Written exercise
Collect every line of the records below that contains the word "their".

--- Begin Material for this exercise ---

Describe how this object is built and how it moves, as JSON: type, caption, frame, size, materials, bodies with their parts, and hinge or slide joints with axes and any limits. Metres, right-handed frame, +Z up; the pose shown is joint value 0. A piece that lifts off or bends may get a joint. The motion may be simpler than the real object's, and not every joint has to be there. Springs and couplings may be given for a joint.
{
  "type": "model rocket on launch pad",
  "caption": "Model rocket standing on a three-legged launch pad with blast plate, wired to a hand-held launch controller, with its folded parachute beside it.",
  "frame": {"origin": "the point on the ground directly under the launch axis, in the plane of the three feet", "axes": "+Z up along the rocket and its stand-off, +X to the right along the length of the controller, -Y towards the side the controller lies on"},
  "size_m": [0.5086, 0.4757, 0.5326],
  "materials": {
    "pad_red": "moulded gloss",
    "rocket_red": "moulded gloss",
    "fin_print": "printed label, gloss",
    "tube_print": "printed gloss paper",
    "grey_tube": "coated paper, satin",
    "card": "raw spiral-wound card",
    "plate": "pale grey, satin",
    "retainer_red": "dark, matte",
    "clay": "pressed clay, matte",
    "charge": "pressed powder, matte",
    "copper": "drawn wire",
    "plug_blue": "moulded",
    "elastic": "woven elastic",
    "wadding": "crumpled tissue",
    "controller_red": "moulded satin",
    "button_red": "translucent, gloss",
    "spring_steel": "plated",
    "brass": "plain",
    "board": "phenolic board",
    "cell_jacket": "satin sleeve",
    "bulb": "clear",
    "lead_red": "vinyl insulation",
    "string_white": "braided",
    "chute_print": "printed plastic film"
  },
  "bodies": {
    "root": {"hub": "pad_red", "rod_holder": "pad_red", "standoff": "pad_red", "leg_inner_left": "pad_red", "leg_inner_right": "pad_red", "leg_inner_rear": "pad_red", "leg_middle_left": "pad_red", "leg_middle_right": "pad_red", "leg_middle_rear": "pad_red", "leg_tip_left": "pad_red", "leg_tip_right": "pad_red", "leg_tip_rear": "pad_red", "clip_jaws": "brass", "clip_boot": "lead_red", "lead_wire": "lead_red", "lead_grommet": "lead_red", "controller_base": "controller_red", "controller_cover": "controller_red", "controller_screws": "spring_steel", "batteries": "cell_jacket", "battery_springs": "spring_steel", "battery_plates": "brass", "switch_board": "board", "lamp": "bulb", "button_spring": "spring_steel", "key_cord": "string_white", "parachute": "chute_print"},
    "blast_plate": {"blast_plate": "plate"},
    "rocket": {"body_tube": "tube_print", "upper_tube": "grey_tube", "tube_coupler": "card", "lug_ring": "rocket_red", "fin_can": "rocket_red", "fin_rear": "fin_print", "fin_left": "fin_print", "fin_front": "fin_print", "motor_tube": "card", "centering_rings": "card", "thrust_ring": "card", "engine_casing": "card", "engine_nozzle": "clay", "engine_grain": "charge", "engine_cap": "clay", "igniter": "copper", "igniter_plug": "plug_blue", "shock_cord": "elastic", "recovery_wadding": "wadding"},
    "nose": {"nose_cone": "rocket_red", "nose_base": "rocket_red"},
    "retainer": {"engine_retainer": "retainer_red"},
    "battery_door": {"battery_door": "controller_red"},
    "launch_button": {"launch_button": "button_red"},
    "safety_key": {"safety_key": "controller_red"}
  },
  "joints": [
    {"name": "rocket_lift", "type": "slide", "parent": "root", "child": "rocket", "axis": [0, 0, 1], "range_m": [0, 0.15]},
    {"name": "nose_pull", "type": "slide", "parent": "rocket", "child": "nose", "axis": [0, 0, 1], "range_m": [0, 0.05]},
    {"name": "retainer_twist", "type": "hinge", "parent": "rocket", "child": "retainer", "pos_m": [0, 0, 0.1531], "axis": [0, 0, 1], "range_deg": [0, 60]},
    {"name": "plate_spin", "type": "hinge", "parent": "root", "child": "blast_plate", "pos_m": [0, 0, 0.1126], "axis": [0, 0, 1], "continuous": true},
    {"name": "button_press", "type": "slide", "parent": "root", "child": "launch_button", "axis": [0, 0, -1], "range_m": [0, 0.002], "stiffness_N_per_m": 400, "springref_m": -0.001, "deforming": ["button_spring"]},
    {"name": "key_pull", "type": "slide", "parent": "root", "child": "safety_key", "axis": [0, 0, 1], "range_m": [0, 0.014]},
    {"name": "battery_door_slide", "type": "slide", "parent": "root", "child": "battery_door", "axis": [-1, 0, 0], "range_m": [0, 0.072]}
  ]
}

--- End Material for this exercise ---
--- Begin Material for this exercise ---

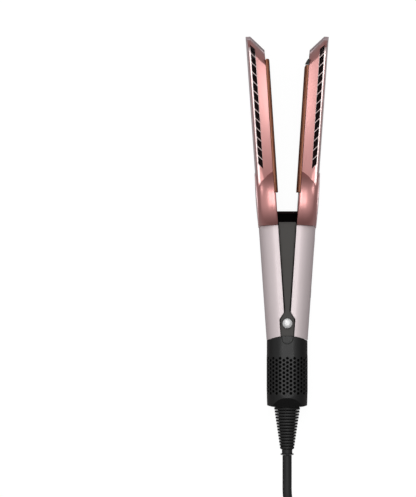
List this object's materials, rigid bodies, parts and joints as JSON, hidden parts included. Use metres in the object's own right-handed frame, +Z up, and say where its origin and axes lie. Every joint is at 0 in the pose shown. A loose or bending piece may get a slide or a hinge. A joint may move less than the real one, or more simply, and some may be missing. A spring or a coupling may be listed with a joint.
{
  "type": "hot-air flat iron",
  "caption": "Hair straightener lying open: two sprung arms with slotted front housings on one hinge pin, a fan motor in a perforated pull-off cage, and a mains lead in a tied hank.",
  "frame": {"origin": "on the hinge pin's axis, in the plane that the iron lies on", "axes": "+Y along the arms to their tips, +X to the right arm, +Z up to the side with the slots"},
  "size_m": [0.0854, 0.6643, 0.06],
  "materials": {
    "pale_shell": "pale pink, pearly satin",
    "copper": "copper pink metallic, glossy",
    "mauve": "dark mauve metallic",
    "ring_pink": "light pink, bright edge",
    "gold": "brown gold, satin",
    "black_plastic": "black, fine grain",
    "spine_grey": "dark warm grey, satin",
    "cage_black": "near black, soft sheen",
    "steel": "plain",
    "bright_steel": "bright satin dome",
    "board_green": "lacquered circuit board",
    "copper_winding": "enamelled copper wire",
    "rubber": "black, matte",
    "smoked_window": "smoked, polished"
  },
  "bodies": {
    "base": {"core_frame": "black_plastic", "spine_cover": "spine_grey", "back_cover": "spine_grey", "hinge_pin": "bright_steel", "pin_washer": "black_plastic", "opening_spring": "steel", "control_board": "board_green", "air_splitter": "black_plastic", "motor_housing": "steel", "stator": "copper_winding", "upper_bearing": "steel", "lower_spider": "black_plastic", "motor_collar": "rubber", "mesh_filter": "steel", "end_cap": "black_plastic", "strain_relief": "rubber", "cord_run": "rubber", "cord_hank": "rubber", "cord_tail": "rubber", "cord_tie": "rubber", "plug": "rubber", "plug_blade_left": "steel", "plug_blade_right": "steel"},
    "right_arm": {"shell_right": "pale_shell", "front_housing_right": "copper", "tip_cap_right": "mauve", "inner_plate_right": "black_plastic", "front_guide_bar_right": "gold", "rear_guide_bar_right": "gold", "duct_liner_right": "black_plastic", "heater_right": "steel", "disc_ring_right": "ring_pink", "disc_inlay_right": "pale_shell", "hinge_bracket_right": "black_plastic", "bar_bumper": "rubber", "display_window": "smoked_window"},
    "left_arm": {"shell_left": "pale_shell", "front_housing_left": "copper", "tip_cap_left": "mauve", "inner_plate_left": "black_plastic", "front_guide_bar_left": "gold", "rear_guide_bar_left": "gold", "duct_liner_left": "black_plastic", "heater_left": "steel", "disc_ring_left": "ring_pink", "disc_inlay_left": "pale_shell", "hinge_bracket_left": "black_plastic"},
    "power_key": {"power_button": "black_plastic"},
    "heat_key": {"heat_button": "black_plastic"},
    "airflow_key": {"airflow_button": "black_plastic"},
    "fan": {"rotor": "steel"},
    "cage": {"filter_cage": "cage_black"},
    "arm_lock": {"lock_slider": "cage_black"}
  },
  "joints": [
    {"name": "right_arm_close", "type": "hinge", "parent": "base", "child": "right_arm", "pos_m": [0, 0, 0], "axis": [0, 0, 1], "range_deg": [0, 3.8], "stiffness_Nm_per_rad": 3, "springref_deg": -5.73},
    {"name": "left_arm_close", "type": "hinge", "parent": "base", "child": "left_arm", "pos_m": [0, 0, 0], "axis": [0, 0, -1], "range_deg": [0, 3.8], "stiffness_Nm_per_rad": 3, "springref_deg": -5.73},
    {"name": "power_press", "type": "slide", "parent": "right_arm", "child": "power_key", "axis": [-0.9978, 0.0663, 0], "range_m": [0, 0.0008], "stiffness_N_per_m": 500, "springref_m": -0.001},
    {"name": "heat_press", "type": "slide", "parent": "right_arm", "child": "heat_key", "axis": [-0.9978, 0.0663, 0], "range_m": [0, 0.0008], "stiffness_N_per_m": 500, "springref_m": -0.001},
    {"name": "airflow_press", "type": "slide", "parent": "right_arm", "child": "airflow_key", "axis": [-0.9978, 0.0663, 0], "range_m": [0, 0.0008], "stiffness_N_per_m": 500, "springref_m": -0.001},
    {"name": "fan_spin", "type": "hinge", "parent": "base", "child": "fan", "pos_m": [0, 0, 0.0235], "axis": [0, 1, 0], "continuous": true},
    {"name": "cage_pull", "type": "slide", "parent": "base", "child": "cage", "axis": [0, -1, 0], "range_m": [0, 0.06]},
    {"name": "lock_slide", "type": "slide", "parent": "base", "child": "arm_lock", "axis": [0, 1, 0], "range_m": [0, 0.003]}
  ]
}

--- End Material for this exercise ---
--- Begin Material for this exercise ---

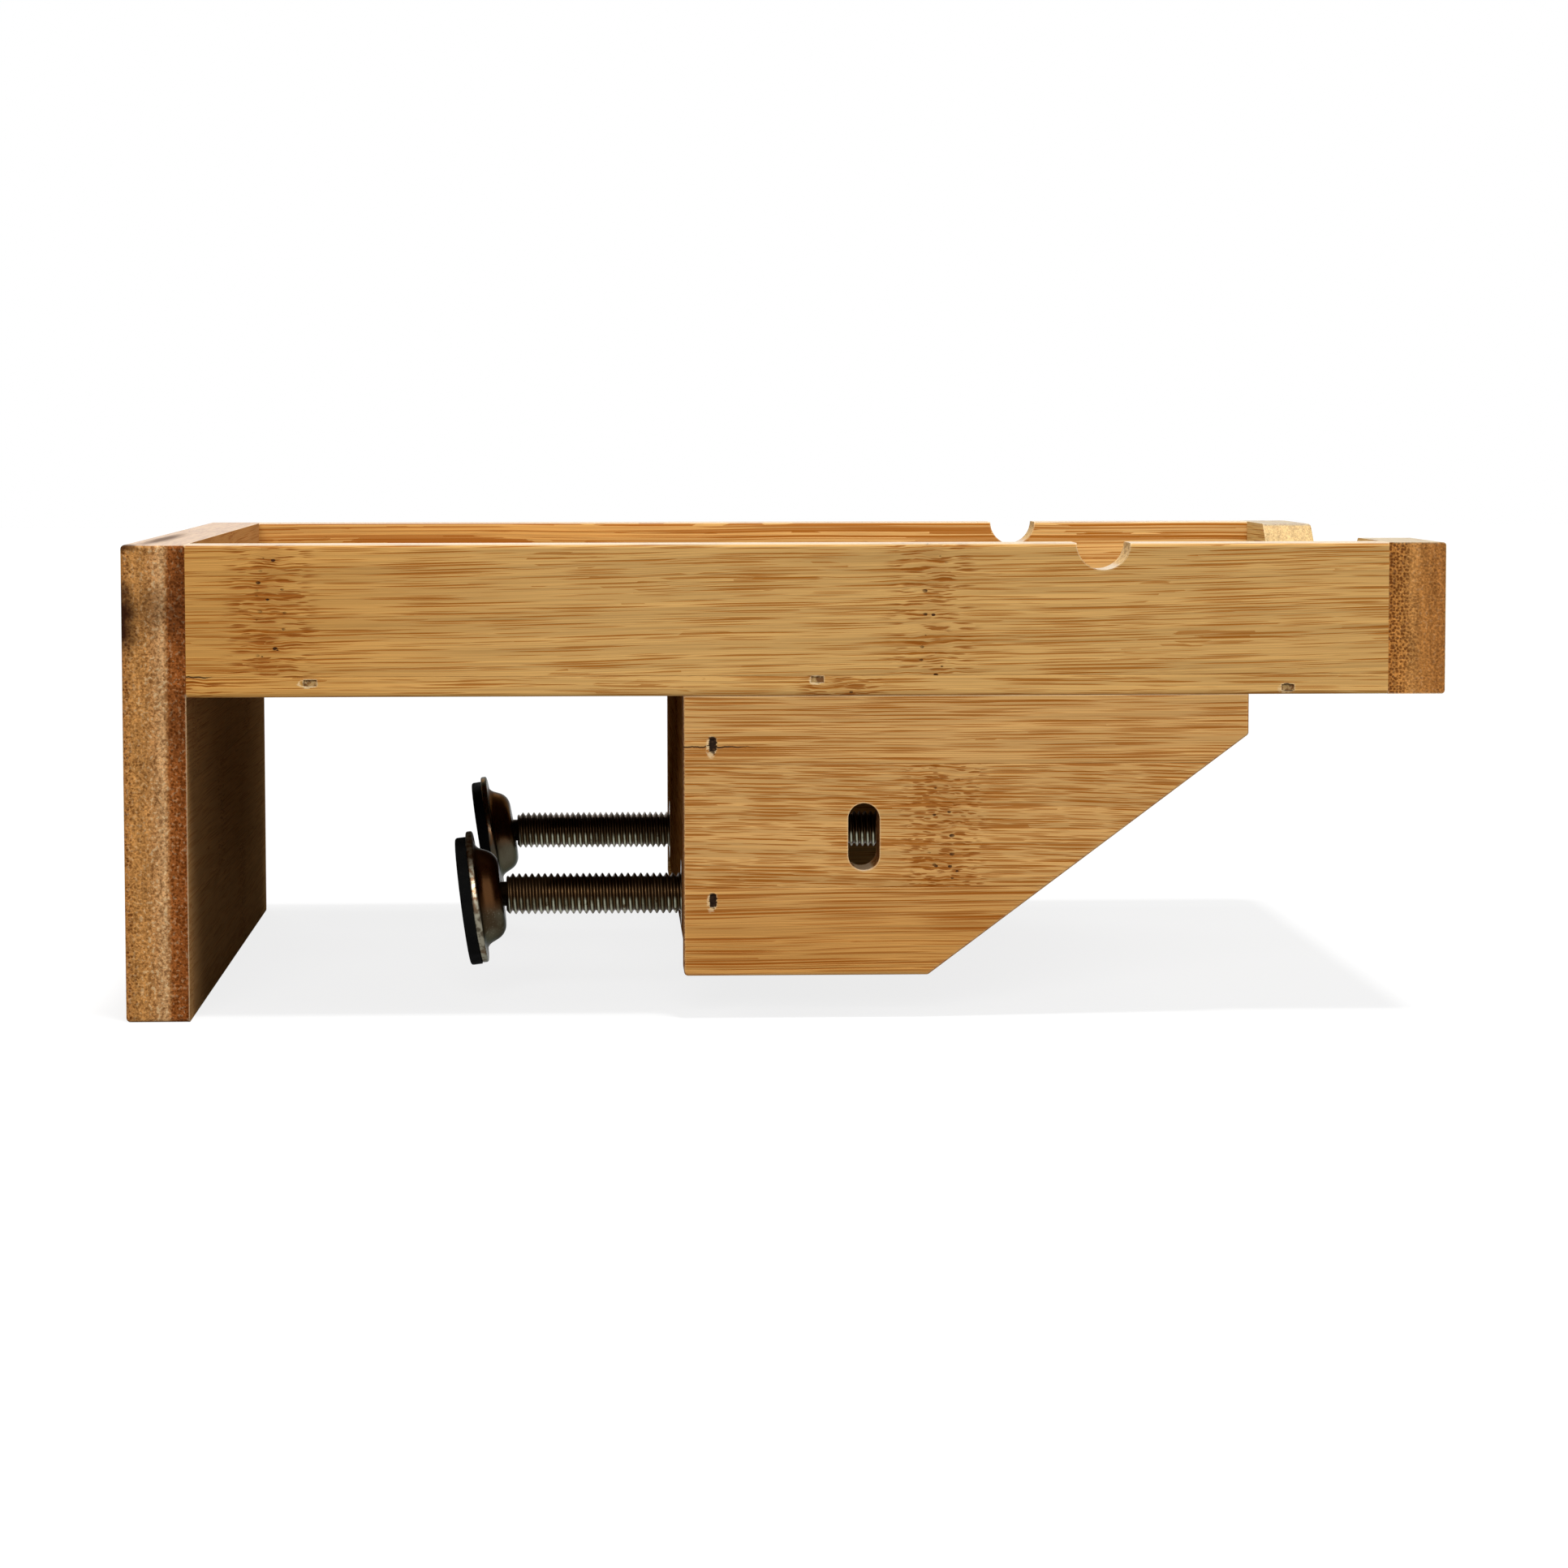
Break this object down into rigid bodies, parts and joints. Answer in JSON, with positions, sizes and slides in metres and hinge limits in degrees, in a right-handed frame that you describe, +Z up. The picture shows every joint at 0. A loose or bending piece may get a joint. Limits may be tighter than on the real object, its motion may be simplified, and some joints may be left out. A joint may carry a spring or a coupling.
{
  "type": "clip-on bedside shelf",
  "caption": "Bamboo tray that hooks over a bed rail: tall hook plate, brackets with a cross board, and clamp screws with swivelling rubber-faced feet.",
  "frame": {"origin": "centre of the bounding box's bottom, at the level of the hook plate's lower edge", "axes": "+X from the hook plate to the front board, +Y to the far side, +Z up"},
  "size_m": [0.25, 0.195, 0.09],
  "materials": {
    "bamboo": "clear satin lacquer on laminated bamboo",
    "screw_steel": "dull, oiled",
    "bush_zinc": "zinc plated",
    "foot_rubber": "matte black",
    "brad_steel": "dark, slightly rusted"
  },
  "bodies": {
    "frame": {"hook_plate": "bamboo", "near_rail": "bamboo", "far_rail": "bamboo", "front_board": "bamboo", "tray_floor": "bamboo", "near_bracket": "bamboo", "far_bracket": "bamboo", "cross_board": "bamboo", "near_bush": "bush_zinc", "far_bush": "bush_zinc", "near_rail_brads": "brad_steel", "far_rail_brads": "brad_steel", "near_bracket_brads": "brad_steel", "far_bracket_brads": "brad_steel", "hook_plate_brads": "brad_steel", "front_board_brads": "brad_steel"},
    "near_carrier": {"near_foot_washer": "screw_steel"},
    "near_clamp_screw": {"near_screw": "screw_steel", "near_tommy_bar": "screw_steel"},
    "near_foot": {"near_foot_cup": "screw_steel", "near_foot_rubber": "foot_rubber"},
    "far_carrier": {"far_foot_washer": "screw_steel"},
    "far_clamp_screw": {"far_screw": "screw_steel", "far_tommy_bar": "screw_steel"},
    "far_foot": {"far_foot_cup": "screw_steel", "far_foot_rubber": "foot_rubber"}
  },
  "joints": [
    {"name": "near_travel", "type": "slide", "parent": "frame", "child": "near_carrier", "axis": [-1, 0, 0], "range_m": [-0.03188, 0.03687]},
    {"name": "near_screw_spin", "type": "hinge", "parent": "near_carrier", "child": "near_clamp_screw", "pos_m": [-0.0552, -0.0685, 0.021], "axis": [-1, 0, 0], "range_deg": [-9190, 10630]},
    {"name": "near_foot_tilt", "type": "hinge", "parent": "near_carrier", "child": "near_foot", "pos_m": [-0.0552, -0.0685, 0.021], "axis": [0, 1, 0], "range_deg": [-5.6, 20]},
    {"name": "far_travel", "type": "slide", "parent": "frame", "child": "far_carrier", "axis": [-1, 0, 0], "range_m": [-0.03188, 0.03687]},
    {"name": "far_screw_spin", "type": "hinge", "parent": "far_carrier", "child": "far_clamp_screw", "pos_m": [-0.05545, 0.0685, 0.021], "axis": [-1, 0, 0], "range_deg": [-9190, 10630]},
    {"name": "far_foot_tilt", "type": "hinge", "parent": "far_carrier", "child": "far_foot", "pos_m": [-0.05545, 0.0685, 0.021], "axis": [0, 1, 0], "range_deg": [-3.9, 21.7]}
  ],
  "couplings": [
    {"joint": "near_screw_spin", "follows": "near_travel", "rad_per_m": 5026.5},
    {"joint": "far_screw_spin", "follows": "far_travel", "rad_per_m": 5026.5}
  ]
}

--- End Material for this exercise ---

Solution
Describe how this object is built and how it moves, as JSON: type, caption, frame, size, materials, bodies with their parts, and hinge or slide joints with axes and any limits. Metres, right-handed frame, +Z up; the pose shown is joint value 0. A piece that lifts off or bends may get a joint. The motion may be simpler than the real object's, and not every joint has to be there. Springs and couplings may be given for a joint.
  "frame": {"origin": "on the hinge pin's axis, in the plane that the iron lies on", "axes": "+Y along the arms to their tips, +X to the right arm, +Z up to the side with the slots"},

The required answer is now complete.